As it happens, what these pages actually do is really quite sensible. They provide money for old people to talk to their doctors and the doctors get paid for it. That’s it. Specifically, it provides money for them to have conversations about the end of their lives. Unfortunately, elderly people die and it’s not anybody’s fault. We can’t stop it from happening (though I’m sure there are researchers working on the problem), but we can try to make it as easy as possible on both the person facing the end of her life and that person’s loved ones.
These conversations will be an opportunity for a person to get information from their doctor about what’s going to happen as they approach death. If they have illnesses, they’ll be able to find out what the long-term effects of that illness will be. They’ll be able to get information about long-term treatment options and what the effects of those treatment options will be. And yes, this will be an opportunity for them to learn about living wills. It will be an opportunity for them to decide for themselves how they want to die.

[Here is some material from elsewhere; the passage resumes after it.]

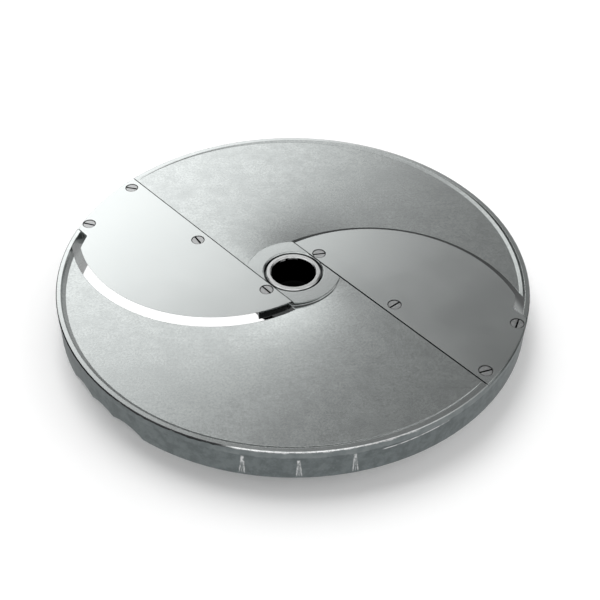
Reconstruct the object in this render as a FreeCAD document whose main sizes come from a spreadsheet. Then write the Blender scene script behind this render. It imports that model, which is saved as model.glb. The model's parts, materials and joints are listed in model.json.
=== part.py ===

There’s no money in this bill for euthanasia (indeed: it’s still illegal). There’s no money in this bill for forced abortions (also illegal). The bill does not specify that seniors should be denied treatment just because they’re old. This part of the bill is clearly intended to give information to people about their own lives. That is not scary. It is not dangerous. It is, instead, a recognition that we should value our older citizens as if they were human beings and give them all the information they need to make decisions about their own lives.
Things quickly become a little bit lighter on page 443. This is where the government provides incentives to health care providers to drive down costs. It’s impossible for me to say if this will be effective or not; but there is one bright spot. The bill requires measurements and reports on the ROI from these incentives to be given to Congress by 2012. We aren’t just throwing our money down a hole. We’re throwing our money down a hole and then shining a flashlight after it to see where it went. Let’s call it evidence-based governance. (Of course, it will then be up to Congress to make decisions on what does and doesn’t work. God help us all.)
As part of lowering costs, the bill will establish a center for studying the comparative effectiveness of treatments. It does not take that much farther though, as it provides no guidelines for the use of that information in determining health care pricing and pay-outs. Still, the information will be out there, and doctors will be able to use it as they see fit.
The bill will establish a Public Health Investment Fund (see page 859) with $88.7 billion over 10 years. The money from this fund will be used to train new doctors and nurses and to provide continuing training to existing doctors and nurses. It will fund public clinics and clinics at public schools so everyone has access to a doctor without having to take a trip to the emergency room; hopefully this will get people to the doctor sooner before their treatments become vastly more expensive. It will pay for a corps of government doctors who can be dispatched to rural areas that can’t necessarily private practices.
The government will also put significant funds towards promoting general wellness in the populace. The bill doesn’t spell it out (or if it does, my eyes glazed right past it; it’s a really tiring read), but I suspect this will involve things like public service announcements and cheaper healthy meals in public schools.
These initiatives will hopefully lead to a healthier populace which will be a huge win in all sorts of ways. It might even lower health care costs.
So that’s HR3200 in a nutshell. That’s certainly not everything; just the things that stood out as the most important during my reading. I covered a few more areas while I was live-blogging the actual reading of the bill. And, of course, if you really want to know what’s in it, you’ll have to read it for yourself. Or pay a lawyer to do it for you.